Eligibility: At the time of sentencing, the court must inform the defendant, on the record and in writing, that he or she may be eligible to petition the court for an order sealing all case records. § 13-911(E). If the person “has not subsequently been convicted of any other offense except a misdemeanor [traffic violation other than a DUI],” the person may petition the court to seal the record after completion of all terms of the sentence, including payment of all fines, fees and restitution ordered by the court. A waiting period after completion of sentence and discharge applies, whose length depends on the seriousness of the offense: 10 years after discharge for Class 2 and 3 felonies, five years for Class 4, 5 and 6 felonies, three years for a Class 1 misdemeanor, and two years for lower grade misdemeanors. Id. If the person has “a prior historical felony conviction,” an additional five years is tacked on to the specified waiting period. § 13-911(F). A person who “is convicted of two or more offenses may not petition the court to seal the person’s case records until the period of time prescribed in subsection E of this section has passed for each conviction.” § 13-911(G).
While the language of these sections could be clearer, read together (both for what they say and what they don’t say) we think they are most reasonably understood as follows:
- Multiple eligible convictions may be sealed, in a single proceeding or sequentially;
- The prior conviction of a felony (whether or not eligible) does not disqualify an eligible offense from relief but simply extends the applicable waiting period for an additional five years;
- A conviction during the waiting period (other than a non-DUI traffic misdemeanor) restarts the waiting period; and
- There is no limit on the number of occasions on which sealing may be sought.
A variety of mix-and-match scenarios may be imagined in which sealing of several convictions is sought, whether in the same proceeding or sequentially, extending the waiting period because of a prior felony conviction or restarting it where a new conviction occurs midway through it.
Procedure: After the petition has been filed, it is the responsibility of the court clerk to provide the prosecutor with a copy, and the prosecutor must notify a victim who has previously requested such notice. The court may not act on the petition for 30 days after its receipt unless the prosecutor and victim indicate that they have no objection. § 13-911(D).
The court must request the Department of Public Safety (DPS) to prepare a report that includes the petitioner’s entire federal and state arrests and prosecutions, and “any other information that the court requests or that the Department believes will assist the court in making its determination. § 13-911(H).

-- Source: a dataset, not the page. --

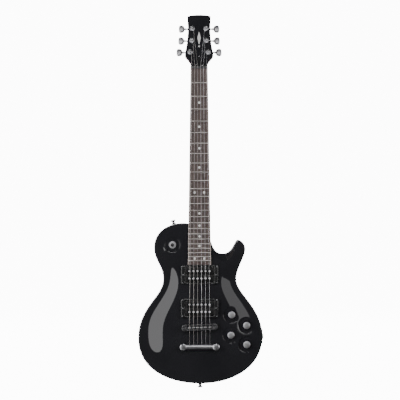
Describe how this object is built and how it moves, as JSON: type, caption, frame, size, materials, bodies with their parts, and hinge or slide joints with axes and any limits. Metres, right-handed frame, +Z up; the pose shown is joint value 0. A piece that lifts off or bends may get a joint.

Unless the prosecutor or victim request a hearing, the court “shall grant” the petition if it determines that “granting the petition is in the best interests of the petitioner and the public’s safety.” § 13-911(D). In cases where sealing of a conviction is sought, the Director may charge the petitioner a fee for the investigation, and for the actual sealing if the petition is granted, unless the petition is indigent. §§ 13-911(D) and (H).
If the petition is charged with an offense after the petition is filed, the court may not dispose of the sealing petition until that new matter is resolved. § 13-911(N). If the court denies a request for sealing, the petition may not apply again for three years. § 13-911(L). Appeal of a denial of sealing is permitted based only on an error in determining eligibility. § 13-4033(5).
The effect of a sealing order is set forth in § 13-911(B) and (I). The DPS is responsible for informing all appropriate state and federal law enforcement agencies that the record has been sealed. § 13-911(I). While a sealed record may be used variously in a subsequent prosecution, a person whose record has been sealed may state that they have never been arrested in response to questions on most applications for employment, housing, financial aid or loan applications. A lengthy list of employments related to specific types of offenses are excepted (e.g., a sealed burglary or residential theft conviction must be disclosed in an application for employment that involves entering a dwelling.) § 13-911(I)(5)(a) through (k). The sealed record is generally available to the subject of the record, to the victim (if they have exercised victim’s rights), to enforcement agencies and the courts, and to corrections agencies and child protective agencies, for their official duties. § 13-911(J).
Sealing of non-conviction records
Until enactment of the 2021 law, Arizona was the only state in the country that made no provision for limiting public access to non-conviction records (with a limited exception for wrongful official action described below). When the law becomes effective in 2023, Ariz. Rev. Stat. § 13-911(A)(2) and (3) will authorize petitions to seal uncharged arrests and dismissed and acquitted charges. The process applicable to sealing non-conviction records is essentially the same as the process that applies to conviction records, including the possibility that the prosecutor or victim may request a hearing. The same standards apply as apply to convictions: the court “shall grant” the petition if it determines that “granting the petition is in the best interests of the petitioner and the public’s safety.” § 13-911(D). One difference is that no fees may be charged by DPS for preparation of the record or for sealing of non-conviction records.
Until January 1, 2023, non-conviction records may be sealed only if a person was “wrongfully arrested, indicted or otherwise charged for any crime,” meaning that there was “no legal basis for the arrest, or no legal or factual basis for the charge, or where the parties so stipulate.” State v. Mohajerin, 226 Ariz. 103, 109 (App. 2010), quoting from State v. Franco, 153 Ariz. 424, 426 (App. 1987).